Охваченный внезапной, отчаянной решимостью, я схватился за ручку – старинную, бронзовую, в виде головы гарпии. Я дёрнул. Дверь не поддалась. Я нажал на неё плечом, но массивные петли и замок, хранившие покой комнаты долгие годы, даже не дрогнули. Замок… Ключ был потерян. Или выброшен. Я отступил, дрожа от бессильной ярости и страха. И в этот момент музыка внезапно прекратилась.

Тишина, наступившая вслед, была в тысячу раз ужаснее любого звука. Она была живой, напряжённой, полной внимания. Мне показалось, будто по ту сторону двери тоже прислушиваются. Прислушиваются ко мне. К моему дыханию, к стуку моего сердца, к скрипу половицы под моей ногой. Я замер, боясь пошевелиться. И тогда из-за двери донёсся новый звук. Не музыка. Лёгкий, чёткий, недвусмысленный звук шагов. Не тяжёлых, мужских, а лёгких, скользящих, женских шагов, будто кто-то в бальном платье и туфельках на каблуках медленно прошёлся по комнате от фортепьяно к камину. Раз, два, три… пять шагов. Пауза. И обратно: пять шагов. Так кто-то мог расхаживать в раздумьях или в ожидании.

Безумие, долго копившееся во мне, прорвалось наружу. Я не помнил, как оказался внизу, в вестибюле, где в ночном свете одинокой лампы бледным призраком вырисовывался Годрик, казалось, никогда не ложившийся спать.

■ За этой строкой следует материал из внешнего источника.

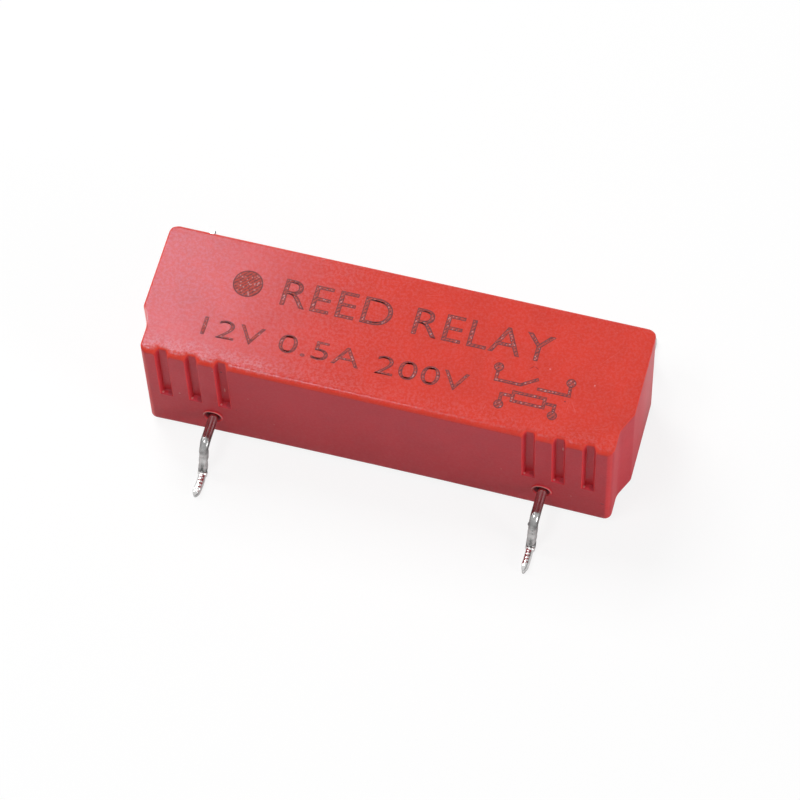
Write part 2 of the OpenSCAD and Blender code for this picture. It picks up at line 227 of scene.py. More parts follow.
class StageSettings(bpy.types.PropertyGroup):
    """Floor, lamps and camera"""

    floor: FloatVectorProperty(
        name="Floor", description="Colour of the floor as it lights the relay",
        subtype="COLOR", size=3, min=0, max=1, default=(0.5, 0.5, 0.5))
    sky: FloatProperty(
        name="Sky", description="Brightness of the light from all round",
        default=0.13, min=0, max=1)
    azimuth: FloatProperty(
        name="Azimuth", description="Direction that the camera looks along, from +Y",
        default=math.radians(17.54), subtype="ANGLE")
    elevation: FloatProperty(
        name="Elevation", description="Height of the camera above the horizon",
        default=math.radians(61.311), subtype="ANGLE")
    roll: FloatProperty(
        name="Roll", description="Turn of the camera about its own axis",
        default=math.radians(-2.853), subtype="ANGLE")
    distance: FloatProperty(
        name="Distance", description="From the camera to the point it looks at",
        default=222.172 * MM, unit="LENGTH", precision=4)
    aim: FloatVectorProperty(
        name="Aim", description="Point that the camera looks at", subtype="TRANSLATION",
        size=3, default=(0.779 * MM, -1.768 * MM, 4.7 * MM), precision=5)


class Socket:
    """An output of a shader node, with the sums that the finishes are written in"""

    def __init__(self, tree, link=None):
        self.tree = tree
        self.link = link

    def node(self, kind, settings=None, inputs=None, output=0):
        """Adds a node. Its settings are set first, then its sockets get values or links."""
        made = self.tree.nodes.new("ShaderNode" + kind)
        for name, value in (settings or {}).items():
            setattr(made, name, value)
        for key, value in (inputs or {}).items():
            if isinstance(value, Socket):
                self.tree.links.new(value.link, made.inputs[key])
            else:
                made.inputs[key].default_value = value
        return Socket(self.tree, made.outputs[output] if made.outputs else None)

    def maths(self, operation, *terms):
        """One sum on numbers or on other sockets."""
        return self.node("Math", {"operation": operation}, dict(enumerate(terms)))

    def __add__(self, other):
        return self.maths("ADD", self, other)

    __radd__ = __add__

    def __sub__(self, other):
        return self.maths("SUBTRACT", self, other)

    def __rsub__(self, other):
        return self.maths("SUBTRACT", other, self)

    def __mul__(self, other):
        return self.maths("MULTIPLY", self, other)

    __rmul__ = __mul__

    def __truediv__(self, other):
        return self.maths("DIVIDE", self, other)

    def __rtruediv__(self, other):
        return self.maths("DIVIDE", other, self)

    def larger(self, other):
        return self.maths("MAXIMUM", self, other)

    def smaller(self, other):
        return self.maths("MINIMUM", self, other)

    def size(self):
        return self.maths("ABSOLUTE", self)

    def wave(self):
        return self.maths("SINE", self)

    def step(self, low, high):
        """A smooth step from 0 at low to 1 at high; high may be below low."""
        return self.node("MapRange", {"interpolation_type": "SMOOTHSTEP"},
                         {"Value": self, "From Min": low, "From Max": high})

    def mix(self, a, b):
        """The colour a where this is 0 and b where it is 1."""
        inputs = {0: self, 6: opaque(a), 7: opaque(b)}
        return self.node("Mix", {"data_type": "RGBA"}, inputs, output=2)

    def scaled(self, factors):
        """This place, with each axis times its own factor."""
        return self.node("VectorMath", {"operation": "MULTIPLY"}, {0: self, 1: factors})

    def turned(self, axis, angle):
        """This place, turned about an axis through the origin."""
        settings = {"rotation_type": "AXIS_ANGLE"}
        return self.node("VectorRotate", settings,
                         {"Vector": self, "Axis": axis, "Angle": angle})

    def moved(self, shift):
        """This place, with a vector added."""
        return self.node("VectorMath", {"operation": "ADD"}, {0: self, 1: shift})

    def length(self):
        return self.node("VectorMath", {"operation": "LENGTH"}, {0: self}, output="Value")

    def axis(self, name):
        return self.node("SeparateXYZ", None, {0: self}, output=name)

    def grain(self, scale, detail, roughness=0.5):
        """Noise from 0 to 1 with that many waves in each millimetre."""
        return self.node("TexNoise", None, {
            "Vector": self, "Scale": scale, "Detail": detail, "Roughness": roughness})

    def cells(self, scale):
        """Distance from the middle of the nearest of many small cells."""
        return self.node("TexVoronoi", None, {"Vector": self, "Scale": scale})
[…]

– Ключ! – прохрипел я, хватая его за рукав. Его костлявая рука под моими пальцами казалась сухой веткой. – Ключ от музыкальной гостиной в восточном крыле! Где он?

Его безжизненные глаза медленно поднялись на меня. В них не было ни удивления, ни беспокойства.

– Ключ потерян, молодой господин, – его голос был ровным и глухим, как стук по дереву. – Ещё при жизни вашего деда. Дверь не открывалась тридцать лет.

– Но там… там музыка! – вырвалось у меня.

На его иссохшем лице не дрогнул ни один мускул.

– В восточном крыле сквозняки, сударь. Старые трубы иногда поют на ветру. Или… крысы. В стенах завелись крысы. Они могут производить странные звуки.